When we were younger the schools offered choir practice on a weekly basis (went to a Catholic school) but that wasn't really music education more like if you can do it then do it otherwise don't. Wasn't until class 4 when my dad told me one summer that I was going to learn a music instrument that I really got some music education. It was weird because I wanted to play the instrument but the instructor I had refused to let me touch it till my theory was solid so we sat there for a week learning to count basic 4/4 rhythms and listening to stuff like Jim Reeves (it was around Xmas I remember). My dad would sit with me and teach me things he learned in school (they grew up in Portuguese run Goa so they were taught theory and instruments way differently) and would teach me advance concepts because I was just curious. 

I thank those fundamentals for why I was able to grasp piano (intermediate), ukulele, guitar, classical guitar and even a Cajon because you immediately recognize your mistakes and have a good foundation to learn pretty much anything.
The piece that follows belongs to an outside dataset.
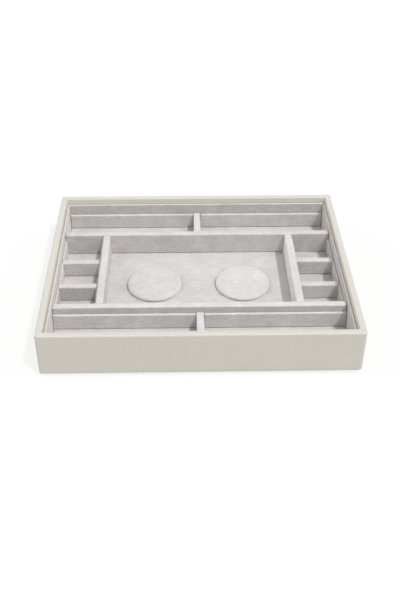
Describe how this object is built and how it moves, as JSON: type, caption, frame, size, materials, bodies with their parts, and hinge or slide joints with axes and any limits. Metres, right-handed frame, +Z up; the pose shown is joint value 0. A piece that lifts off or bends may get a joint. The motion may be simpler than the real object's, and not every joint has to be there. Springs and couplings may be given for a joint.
{
  "type": "jewelry tray",
  "caption": "Shallow stackable jewelry tray: faux-leather case, velvet compartments with ledges, and padded bracelet discs in the centre.",
  "frame": {"origin": "centre of the flat underside that the tray stands on", "axes": "+X along the tray's width to the right, +Y to the rear, +Z up"},
  "size_m": [0.25, 0.2, 0.0407],
  "materials": {
    "case_board": "plain grey board, hidden by the covering",
    "leatherette": "fine-grained cream faux leather, soft sheen",
    "plinth_velvet": "short-pile velvet",
    "floor_velvet": "short-pile velvet over thin padding",
    "velvet": "short-pile warm grey velvet over board",
    "disc_velvet": "short-pile velvet over soft padding"
  },
  "bodies": {
    "root": {"front_wall_board": "case_board", "rear_wall_board": "case_board", "left_wall_board": "case_board", "right_wall_board": "case_board", "base_board": "case_board", "leatherette_wrap": "leatherette", "nesting_plinth": "plinth_velvet", "floor_pad": "floor_velvet", "front_lining": "velvet", "rear_lining": "velvet", "left_lining": "velvet", "right_lining": "velvet", "rear_long_divider": "velvet", "front_long_divider": "velvet", "left_column_divider": "velvet", "right_column_divider": "velvet", "rear_centre_divider": "velvet", "front_centre_divider": "velvet", "left_rear_cross_divider": "velvet", "left_front_cross_divider": "velvet", "right_rear_cross_divider": "velvet", "right_front_cross_divider": "velvet", "rear_left_lining_strip": "velvet", "rear_right_lining_strip": "velvet", "rear_left_divider_strip": "velvet", "rear_right_divider_strip": "velvet", "front_left_lining_strip": "velvet", "front_right_lining_strip": "velvet", "front_left_divider_strip": "velvet", "front_right_divider_strip": "velvet", "left_rear_cell_lining_strip": "velvet", "left_rear_cell_divider_strip": "velvet", "left_middle_cell_lining_strip": "velvet", "left_middle_cell_divider_strip": "velvet", "left_front_cell_lining_strip": "velvet", "left_front_cell_divider_strip": "velvet", "right_rear_cell_lining_strip": "velvet", "right_rear_cell_divider_strip": "velvet", "right_middle_cell_lining_strip": "velvet", "right_middle_cell_divider_strip": "velvet", "right_front_cell_lining_strip": "velvet", "right_front_cell_divider_strip": "velvet", "left_bracelet_disc": "disc_velvet", "right_bracelet_disc": "disc_velvet"}
  },
  "joints": []
}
I wouldn't say learning music makes you a better student but I think it does teach you the discipline of learning something in a structured way and you can translate that to anything you want to learn later in the life too. 

If I could give anyone a piece of advice on learning an instrument its that technique can be learned at any stage of the instrument if your fundamentals are strong and fundamentals are not just limited to the instrument your learning but music as a whole. Once you grasp that the sky is the limit for your learning.